To Major General John Sullivan

Head Quarters Middle Brook
17th June 1777. 3 OClock.

Dear Sir

I have both your favs. of this Morning.1 The Enemy last night sent off all their spare Baggage and Women to Brunswic, and the deserters say are preparing for some move, none more probable than an attempt upon this post. Considering the extent of the Ground we have to defend, we want force to make a proper resistance. You will therefore immediately upon the Rect of this detatch one thousand Continental Troops and one thousand Militia under such Officers as you think proper, with orders to proceed ’till they arrive at Steels Gap near Steels Tavern which is about two Miles from hence,2 They will there receive orders where to encamp. As an encouragement to the Militia, let them know that whatever Baggage or Spoils of any kind they can take from the Enemy shall be appropriated to their Benefit. A party a few days ago took a Waggon between Amboy and Brunswic, so valuable, that the Sale amounted to 1700 dollars. It contained Officers linen and other Cloaths.

Besides keeping out scouting parties endeavour to get some of the Militia Officers, who are acquainted upon the princetown & Cranberry Roads, to go and try to engage some of the Inhabitants to keep a good look out and watch if the Enemy advance upon either of these Roads in large Bodies with Cannon & Waggons. They need not notice small light scouting Parties. What ever intelligence they gain let them send it immediately to you. To establish Signals between your post and this will be of the utmost consequence. To try the Experiment, if you will kindle a Fire this Evening upon some part of Sourland Hill, nearest to yr Incampt we will, if we discover it, answer it by Fires from Steels Gap and Waynes Gap, you may then inform us which is most conspicuous to you. Waynes Gap will be most easterly.3 I have sent you one of my Glasses by the Bearer, it is a pretty good one. Genl Arnold writes me word that he sent four Waggon load of Cartridges to Flemingtown,4 be pleased to forward them immediately here. I am Dear Sir Yr most obt Servt

Go: Washington

LS, in Tench Tilghman’s writing, NhHi: Sullivan Papers. After sealing the letter Tilghman wrote Sullivan a brief note on the cover: “another of yours just come to hand.”

1Sullivan’s letters to GW have not been found.

2Steele’s Gap is northwest of present-day Boundbrook in the First Watchung Mountains. Steele’s Tavern was located on a road that ran along the foothills from the Old York Road up to Pluckemin.

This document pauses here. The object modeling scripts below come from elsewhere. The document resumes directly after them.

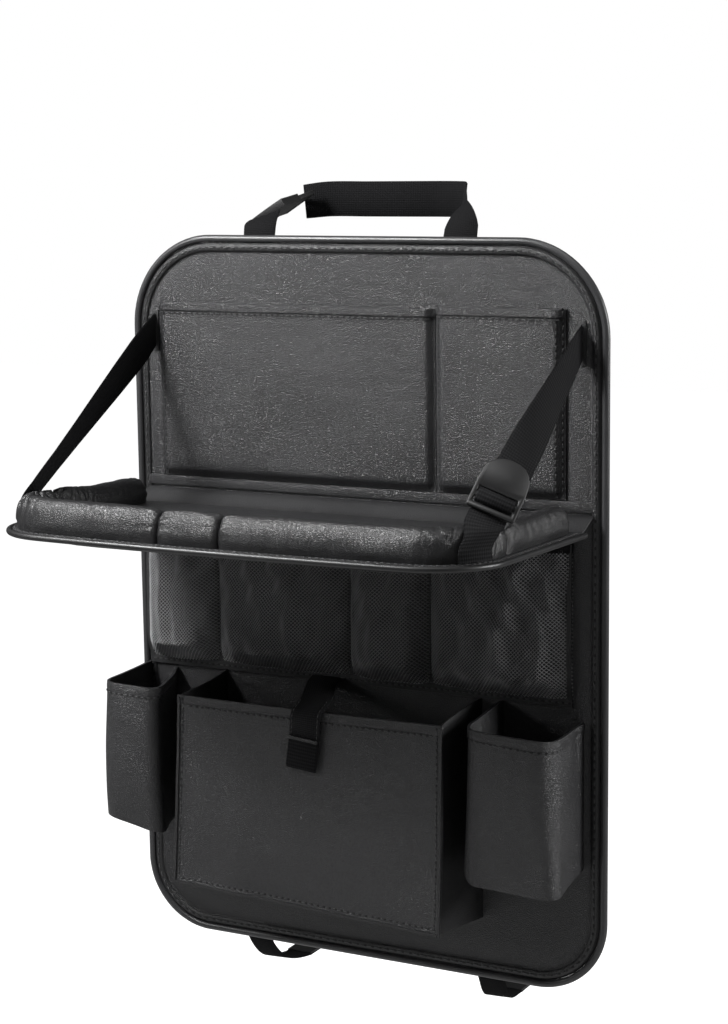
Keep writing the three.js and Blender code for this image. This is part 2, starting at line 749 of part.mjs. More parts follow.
function trayStrap(name, side, { low, over, turn, back }) {
  const cx = trayWidth / 2 - trayCorner;
  const cy = trayDepth - trayCorner + trayBow / 6 - back;
  const around = (degrees, inset, up) => {
    const r = trayCorner - inset;
    return trayPoint(side * (cx + r * Math.sin(rad(degrees))), cy + r * Math.cos(rad(degrees)), up);
  };
  const facing = (degrees) =>
    new THREE.Vector3(-side * Math.cos(rad(degrees)), -Math.sin(rad(degrees)), 0);
  const crossing = around(over, strapOver, rollHeight + strapRise);
  const behind = anchorThickness + webbing / 2;
  const top = new THREE.Vector3(side * anchorX, seatGap - behind, anchorHeight);
  const along = top.clone().sub(crossing).normalize();
  const square = (v) => v.clone().addScaledVector(along, -v.dot(along)).normalize();
  const upright = new THREE.Vector3(0, 0, 1);
  const turned = facing(turn);
  const stops = [{ at: top, across: upright }];
  const parts = 6;
  for (let i = 1; i < parts; i += 1) {
    const t = i / parts;
    const across = square(upright).lerp(square(turned), smooth(t)).normalize();
    stops.push({ at: top.clone().lerp(crossing, t), across });
  }
  const beside = strapBelow + 0.6;
  const shoulder = around(mix(low, over, 0.5), beside + 1.8, rollHeight - 5);
  stops.push({ at: crossing, across: square(turned).lerp(turned, 0.3).normalize() });
  stops.push({ at: shoulder, across: facing(mix(low, turn, 0.5)) });
  stops.push({ at: around(low, beside, rollHeight * 0.4), across: facing(low) });
  stops.push({ at: around(low, strapBelow, webbing), across: facing(low) });
  strap(name, stops, trayWebWidth, 40);
  return { crossing, along, across: square(turned) };
}

// Sewn patch that holds a tray strap's top end to the panel
function strapAnchor(name, side) {
  const height = trayWebWidth + 2 * anchorMargin;
  const low = anchorHeight - height / 2;
  const shape = roundedShape(anchorWidth / 2, low, low + height, 1.5, 1.5);
  const geometry = standing(shape, anchorThickness, seatGap, 0, 2);
  geometry.translate(side * anchorX, 0, 0);
  add(name, geometry, 'webbing');
}

// Slide adjuster: two slots between three bars, and a thumb tab that stands off the strap
function adjuster({ crossing, along, across }) {
  const slotHalf = trayWebWidth / 2 + 1;
  const half = slotHalf + adjusterRail;
  const shoulder = adjusterHeight - adjusterTab;
  const corner = adjusterCorner;
  const full = adjusterHeight - 2 * corner;
  const shape = new THREE.Shape();
  shape.moveTo(-half + corner, 0);
  shape.lineTo(half - corner, 0);
  shape.quadraticCurveTo(half, 0, half, corner);
  shape.lineTo(half, shoulder);
  shape.bezierCurveTo(half, full, half / 2, adjusterHeight, 0, adjusterHeight);
  shape.bezierCurveTo(-half / 2, adjusterHeight, -half, full, -half, shoulder);
  shape.lineTo(-half, corner);
  shape.quadraticCurveTo(-half, 0, -half + corner, 0);
  for (const low of [adjusterBar, 2 * adjusterBar + slotHeight]) {
    shape.holes.push(roundedShape(slotHalf, low, low + slotHeight, 1, 1, THREE.Path));
  }
  const geometry = new THREE.ExtrudeGeometry(shape, {
    depth: adjusterThickness - 2 * adjusterBevel,
    bevelEnabled: true,
    bevelThickness: adjusterBevel,
    bevelSize: adjusterBevel,
    bevelOffset: -adjusterBevel,
    bevelSegments: 1,
    curveSegments: 5,
  });
  geometry.translate(0, 0, adjusterBevel);
  const facing = along.clone().cross(across).normalize();
  const lift = rad(adjusterLift);
  const up = along.clone().multiplyScalar(Math.cos(lift)).addScaledVector(facing, Math.sin(lift));
  const out = up.clone().cross(across).normalize();
  const side = across.clone().negate();
  const clear = webbing / 2 + 3 * gap;
  const at = crossing.clone().addScaledVector(along, adjusterUp).addScaledVector(facing, clear);
  geometry.applyMatrix4(new THREE.Matrix4().makeBasis(side, up, out).setPosition(at));
  add('strap_adjuster', geometry, 'plastic');
}

// Stops of a strap's end, sewn on the panel's back margin at x; edge is 1 at the top, -1 below
function sewnEnd(x, edge) {
  const behind = gap + webbing / 2 - marginSink;
  const line = edge * (panelHeight / 2);
  return [
    stop(x, behind, line - edge * (sewnStart + sewnLength), 1, 0, 0),
    stop(x, behind, line - edge * (sewnStart + 5), 1, 0, 0),
    stop(x, behind + gap, line - edge * sewnStart, 1, 0, 0),
    stop(x, webbing + 1.6, line - edge * 4, 1, 0, 0),
  ];
}

function headrestStraps() {
  const [left, right] = headStrapX;
  const top = panelHeight / 2;
  const run = postReach;
  const start = left + 6;
  strap('headrest_strap_left', [
    ...sewnEnd(left, 1),
    stop(left - 2, 10, top + 9, 1, 0.1, 0.1),
    stop(left - 5, 22, top + 15, 0.9, 0.2, 0.3),
  ], headWebWidth, 20);
  strap('headrest_strap_right', [
    stop(start - 3, run - 10, runHeight - 2, -0.2, 0.2, 0.95),
    stop(start + 16, run - 2, runHeight, 0, 0, 1),
    stop(start + runEase, run, runHeight, 0, 0, 1),
    stop(0, run, runHeight, 0, 0, 1),
    stop(right - runEase, run, runHeight, 0, 0, 1),
    stop(right - 32, run - 9, runHeight, 0.15, -0.1, 1),
    stop(right - 22, run - 30, runHeight, 0.35, -0.5, 0.75),
    stop(right - 12, run - 52, runHeight - 3, 0.6, -0.75, 0.25),
    stop(right - 5, 20, top + 17, 0.9, -0.4, 0.15),
    stop(right - 1, 9, top + 7, 1, 0, 0.1),
    ...sewnEnd(right, 1).reverse(),
  ], headWebWidth, 52);
}

// Side release buckle between the left strap and the run behind the posts
function headrestBuckle() {
  const half = buckleWidth / 2;
  const body = new THREE.Shape();
  const long = socketLength;
  body.moveTo(-half, 0);
  body.quadraticCurveTo(-half + 2, long * 0.5, -half + 3, long);
  body.lineTo(half - 3, long);
  body.quadraticCurveTo(half - 2, long * 0.5, half, 0);
  body.quadraticCurveTo(0, -4, -half, 0);
  const plug = new THREE.Shape();
  plug.moveTo(-half + 4, gap + long);
  plug.lineTo(half - 4, gap + long);
  plug.lineTo(half - 3, buckleLength);
  plug.lineTo(-half + 3, buckleLength);
  plug.holes.push(new THREE.Path([
    new THREE.Vector2(-headWebWidth / 2, buckleLength - 7),
    new THREE.Vector2(-headWebWidth / 2, buckleLength - 3.5),
    new THREE.Vector2(headWebWidth / 2, buckleLength - 3.5),
    new THREE.Vector2(headWebWidth / 2, buckleLength - 7),
  ]));
  const start = new THREE.Vector3(headStrapX[0] - 6, 27.5, panelHeight / 2 + 16.6);
  const end = new THREE.Vector3(headStrapX[0] - 1, postReach - 14, runHeight - 2.4);
  const along = end.clone().sub(start).normalize();
  const across = new THREE.Vector3(0.85, 0.1, 0.5);
  across.addScaledVector(along, -across.dot(along)).normalize();
  const facing = across.clone().cross(along);
  const frame = new THREE.Matrix4().makeBasis(across, along, facing);
  frame.setPosition(start.addScaledVector(facing, -buckleThickness / 2));
  [['buckle_socket', body], ['buckle_plug', plug]].forEach(([name, shape]) => {
    const thin = name === 'buckle_plug' ? plugInset : 1;
    const geometry = new THREE.ExtrudeGeometry(shape, {
      depth: buckleThickness - 2 * thin,
      bevelEnabled: false,
      curveSegments: 6,
    });
    geometry.translate(0, 0, thin);
    geometry.applyMatrix4(frame);
    add(name, geometry, 'plastic');
  });
}

// Elastic strap below the panel, with a flat hook for the seat's underside
function fixingStrap(side, label) {
  const x = side * fixStrapX;
  const low = -panelHeight / 2;
  const endX = x - side * fixDrift;
  strap(`fixing_strap_${label}`, [
    ...sewnEnd(x, -1),
    stop(x, 9, low - 8, 1, 0, 0),
    stop(x - side * 3, 26, low - fixDrop, 1, 0.1, 0),
    stop(endX, fixReach, low - fixDrop - 8, 1, 0.15, 0),
  ], fixWebWidth, 24);
  const shape = new THREE.Shape();
  const half = hookWidth / 2;
  shape.moveTo(0, 0);
  shape.lineTo(hookLength, 0);
  const bend = 7;
  const inner = bend - hookThickness;
  shape.quadraticCurveTo(hookLength + bend, 0, hookLength + bend, bend);
  shape.lineTo(hookLength + bend, hookLip);
  shape.lineTo(hookLength + inner, hookLip);
  shape.lineTo(hookLength + inner, bend);
  shape.quadraticCurveTo(hookLength + inner, hookThickness, hookLength, hookThickness);
  shape.lineTo(0, hookThickness);
  const geometry = new THREE.ExtrudeGeometry(shape, { depth: hookWidth, bevelEnabled: false, curveSegments: 4 });
  geometry.translate(0, 0, -half);
  geometry.rotateX(Math.PI / 2);
  geometry.rotateZ(Math.PI / 2);
  geometry.translate(endX, fixReach + 2.5, low - fixDrop - 9);
  add(`fixing_hook_${label}`, geometry, 'plastic');
}

backPanel();
flatPocket('upper_pocket', upperLeft, phoneLeft - 2 * gap, upperBottom, upperTop, upperRoom);
flatPocket('phone_pocket', phoneLeft, phoneRight, upperBottom, upperTop + 2, phoneRoom);
meshPocket();
boxFront();
boxSide('box_pocket_side_left', 0);
boxSide('box_pocket_side_right', 1);
boxFloor();
cupPocket();
tallPocket();
closureTab();
hingeFlap();
seamStrip();
trayBoard();
trayPiping();
trayRims();
underPocket();
strapAnchor('strap_anchor_left', -1);
strapAnchor('strap_anchor_right', 1);
trayStrap('tray_strap_left', -1, leftStrapPath);
adjuster(trayStrap('tray_strap_right', 1, rightStrapPath));
headrestStraps();
headrestBuckle();
fixingStrap(-1, 'left');
fixingStrap(1, 'right');

export default group;
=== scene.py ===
import math

import bpy
import numpy as np
from mathutils import Matrix, Vector, noise
from mathutils.bvhtree import BVHTree


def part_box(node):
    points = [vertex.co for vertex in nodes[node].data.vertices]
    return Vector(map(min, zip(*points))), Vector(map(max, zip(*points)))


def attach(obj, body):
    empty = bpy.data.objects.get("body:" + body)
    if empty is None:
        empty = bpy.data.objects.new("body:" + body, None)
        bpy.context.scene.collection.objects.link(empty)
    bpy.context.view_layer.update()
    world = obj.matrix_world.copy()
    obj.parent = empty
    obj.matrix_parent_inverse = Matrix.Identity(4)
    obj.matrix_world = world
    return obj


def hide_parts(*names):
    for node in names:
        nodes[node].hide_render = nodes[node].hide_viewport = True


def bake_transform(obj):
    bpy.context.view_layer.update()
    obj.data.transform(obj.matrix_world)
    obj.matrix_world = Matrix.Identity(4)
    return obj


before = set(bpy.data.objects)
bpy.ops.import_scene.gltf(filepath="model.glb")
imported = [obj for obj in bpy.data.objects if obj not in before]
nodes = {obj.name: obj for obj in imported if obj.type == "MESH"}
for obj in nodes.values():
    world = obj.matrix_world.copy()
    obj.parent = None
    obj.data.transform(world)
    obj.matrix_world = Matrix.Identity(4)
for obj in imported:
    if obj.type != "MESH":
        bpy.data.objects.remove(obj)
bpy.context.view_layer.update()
scene = bpy.context.scene
bpy.ops.object.select_all(action="DESELECT")
print("frame loaded:", len(nodes), "nodes")


# camera, at the angle the picture was taken from
camSet = {"place": (0.8663, -1.6344, 0.3799), "turn": 27.92, "tilt": 9.24, "roll": -0.73, "lens": 79.12}


def addObject(name, data):
    made = bpy.data.objects.new(name, data)
    scene.collection.objects.link(made)
    return made


def addCamera():
    turn, tilt, roll = (math.radians(camSet[k]) for k in ("turn", "tilt", "roll"))
    level = math.cos(tilt)
    ahead = Vector((-math.sin(turn) * level, math.cos(turn) * level, -math.sin(tilt)))
    right = ahead.cross(Vector((0, 0, 1))).normalized()
    up = right.cross(ahead)
    side = math.cos(roll) * right + math.sin(roll) * up
    top = math.cos(roll) * up - math.sin(roll) * right
    cam = bpy.data.cameras.new("camera")
    cam.lens = camSet["lens"]
    holder = addObject("camera", cam)
    turned = Matrix((side, top, -ahead)).transposed().to_4x4()
    holder.matrix_world = Matrix.Translation(Vector(camSet["place"])) @ turned
    scene.camera = holder


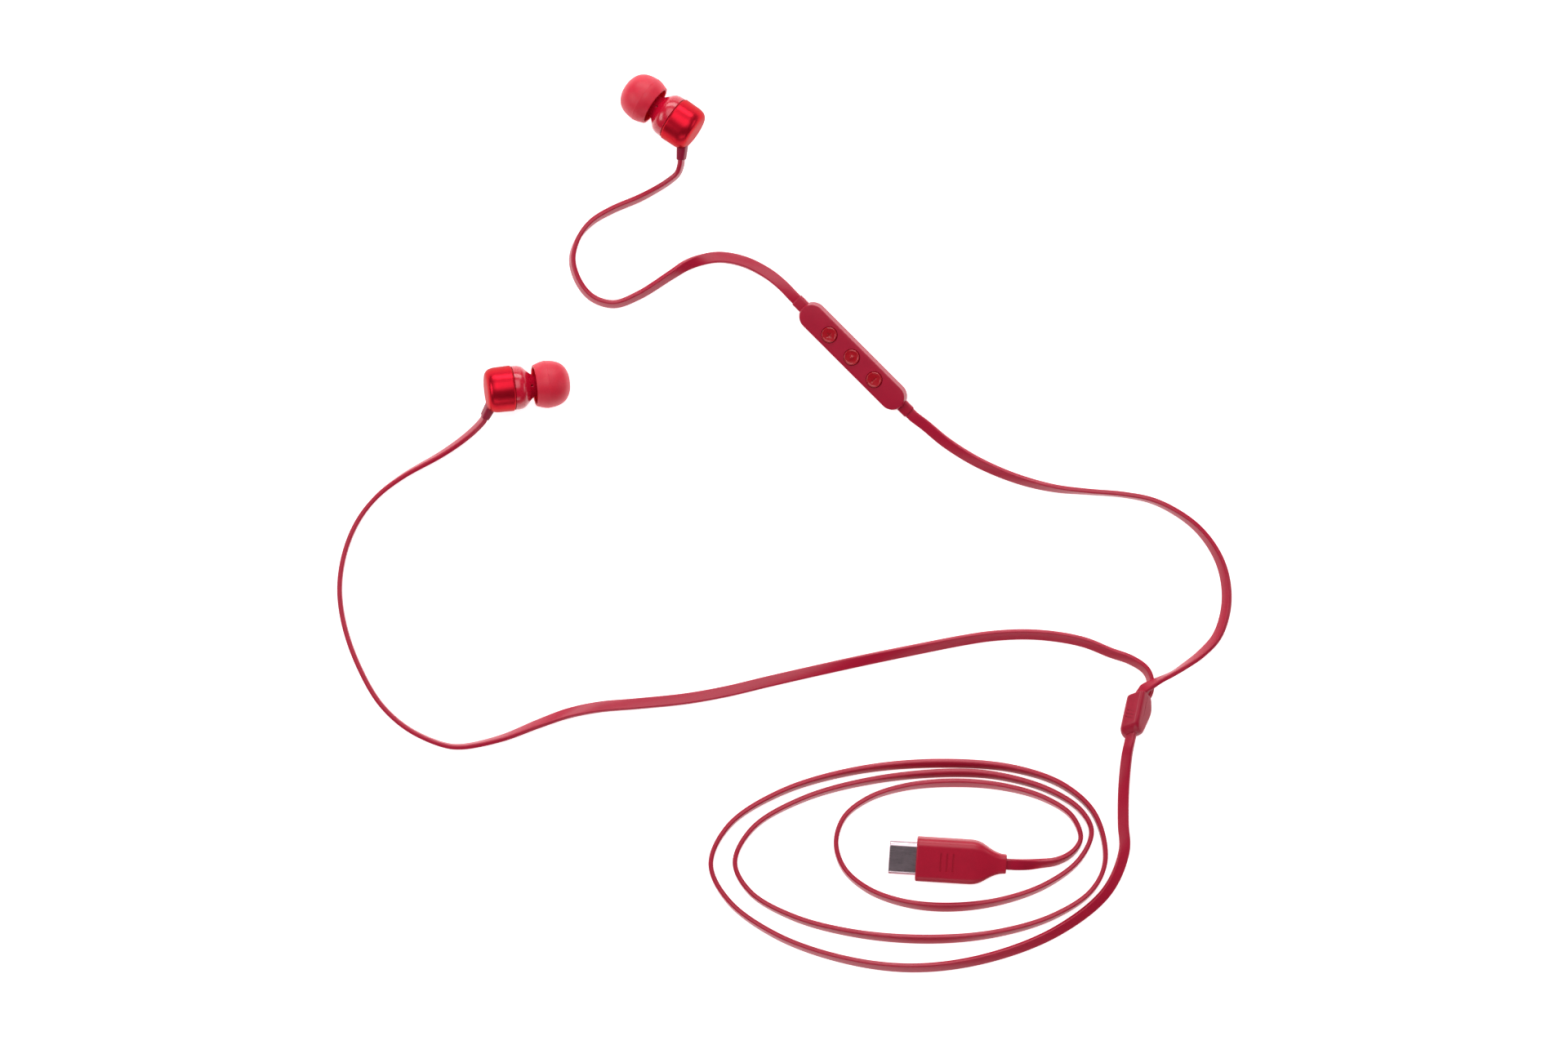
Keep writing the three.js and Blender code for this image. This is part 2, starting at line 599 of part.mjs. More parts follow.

3Wayne’s Gap is east of Steele’s Gap and due north of Boundbrook in the First Watchung Mountains. GW’s aide-de-camp Tench Tilghman wrote to Sullivan on 18 June: “Yours from Garrisons Tavern reached his Excellency about Midnight. Genl D’Borre reached Steels Gap about three this Morning. You need send on no more Troops either continental or Militia at present. Before this detatchment was called off from you, the Matter was well considered and it was determined, upon the information recd that the Enemy having neither Baggage, Tents nor Boats with them, that they could not intend at present to make their push for the River, and that the most probable cause of their coming out was to attempt a Coup de Main upon this Army, which, if Genl Howe leaves in his Rear, and attempts to cross Delaware, will certainly give him the finishing Blow. Your Fire was plainly discovered and this day a signal for mutual information will be fixed upon. I imagine what you call the grand Picquet is the Post at Somerset Court House, which is not only naturally strong, but, they have been fortifying several days. His Excellency thinks you had better employ yourself upon their Rear, by small parties, than attempt a stroke of any magnitude upon the wing next to you which is composed of their best troops” (DLC:GW).